É verdade que uma corrente empirista de estudos wagnerianos existe, e é responsável por muitas contribuições importantes. Esse compêndio, em particular, é repleto de informações e esclarecimentos preciosos, que sem dúvida devem ser preferidos à fumaça retórica e à repetição de clichês que caraterizam muita literatura wagneriana. Mas um objeto escorregadio como Wagner não se deixa cercear com facilidade por um critério pretensamente objetivo. Algo se ganha, mas muito, necessariamente, fica de fora. Para Barry Millington, o musicólogo que organizou esse compêndio, Wagner é um assunto como qualquer outro, apenas mais amplo. O problema, portanto, será alcançar uma abrangência que dê conta de um horizonte ampliado e contar com uma especialização ainda mais minuciosa. O número de colaboradores é particularmente amplo (dezoito nesse volume); o esquema da pesquisa muito articulado (quinze seções, a maioria subdividida em várias subseções de autorias diferentes).

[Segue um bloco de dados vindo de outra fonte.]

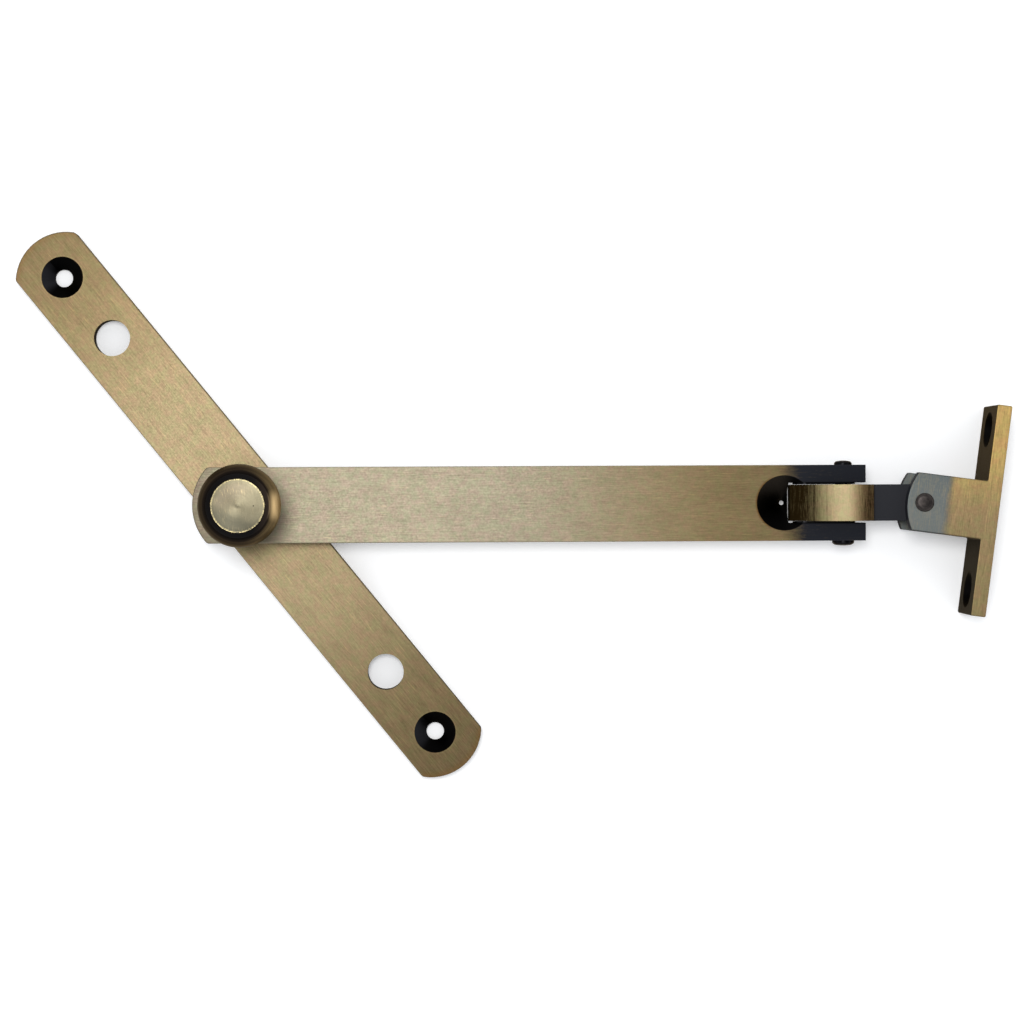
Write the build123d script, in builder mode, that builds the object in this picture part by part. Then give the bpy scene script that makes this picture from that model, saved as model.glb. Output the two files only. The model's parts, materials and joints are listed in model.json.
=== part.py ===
from build123d import *
import os
from math import cos, radians, sin, sqrt

# Friction stay hinge, in millimetres.
#
# The frame follows the base plate: +X along the plate, +Z up, and the origin on
# the pivot's axis at the plate's underside. The arm is swung from +X by
# ARM_SWING, and the sash bracket is turned back from the arm by SASH_SWIVEL.

os.makedirs("parts", exist_ok=True)

# ---------------------------------------------------------------- dimensions

# Rest pose, in degrees
ARM_SWING = 51.0
SASH_SWIVEL = -7.5

# Clearances
FACE_GAP = 0.05  # between flat faces that slide on each other
PIN_GAP = 0.05  # radial, between a pin and the part that turns on it

# Base plate, 3/4 in bar
PLATE_LENGTH = 168.6
PLATE_WIDTH = 19.05
PLATE_THICKNESS = 4.0
PLATE_END_RADIUS = 12.6
PLATE_SCREW_SPACING = 146.6
PLATE_SCREW_RADIUS = 2.2
PLATE_SINK_RADIUS = 5.2
PLATE_HOLE_SPACING = 107.6
PLATE_HOLE_RADIUS = 4.5
CORNER_ROUNDING = 1.3  # where a bar's rounded end meets its sides
EDGE_BREAK = 0.25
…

Se algo da vertigem wagneriana permanece nesse volume, ela se encontra na quantidade e variedade dos assuntos tratados: "Crenças Religiosas", "Gostos Literários", "Wagner e os Gregos", "Wagner e os Judeus", "A Idade Média de Wagner", "Wagner, os Animais e a Ciência Médica Moderna", para citar apenas alguns dos títulos da seção oitava, "Opiniões e Perspectivas". O objetivo dessa grande estrutura a mosaico é limpar cada faceta da personalidade wagneriana de todas as deformações e incrustações que se superpuseram a ela (às vezes por vontade do próprio compositor). Desse ponto de vista, a seção sétima, "Mitor e Lendas", e o último capítulo da sexta ("Wagner como Bode Expiatório"), ambas assinadas pelo organizador, são exemplares: trata-se de textos dedicados especificamente a verificar clichês e desvendar inverdades relativas ao compositor. Como se, tendo secionado a figura de Wagner em ramos de atividade e formas de expressão, sobrasse um resquício meio amorfo: o mito que foi construído, ou que ele próprio construiu sobre ele mesmo.
Cabe repetir: a quantidade de informações que esse livro contém é preciosa, insubstituível. Quem quiser abordar o assunto deve necessariamente passar por elas. Em "Wagner: um Compêndio" se encontra, esmiuçado até o mínimo detalhe, o Wagner sublime compositor, grande regente, escritor significativo e péssimo filósofo. Não se encontra o Wagner feiticeiro, o Wagner intoxicador, o Wagner neurose (todas expressões de Nietzsche), o Wagner que embaralha as cartas e que seduz. O leitor não está dispensado da leitura dos ensaios maravilhosamente arriscados e genéricos de Nietzsche, Thomas Mann, Theodor Adorno, Cari Dalhaus. Depois disso, se quiser, desintoxique-se com esse ótimo, competente e sadio compêndio.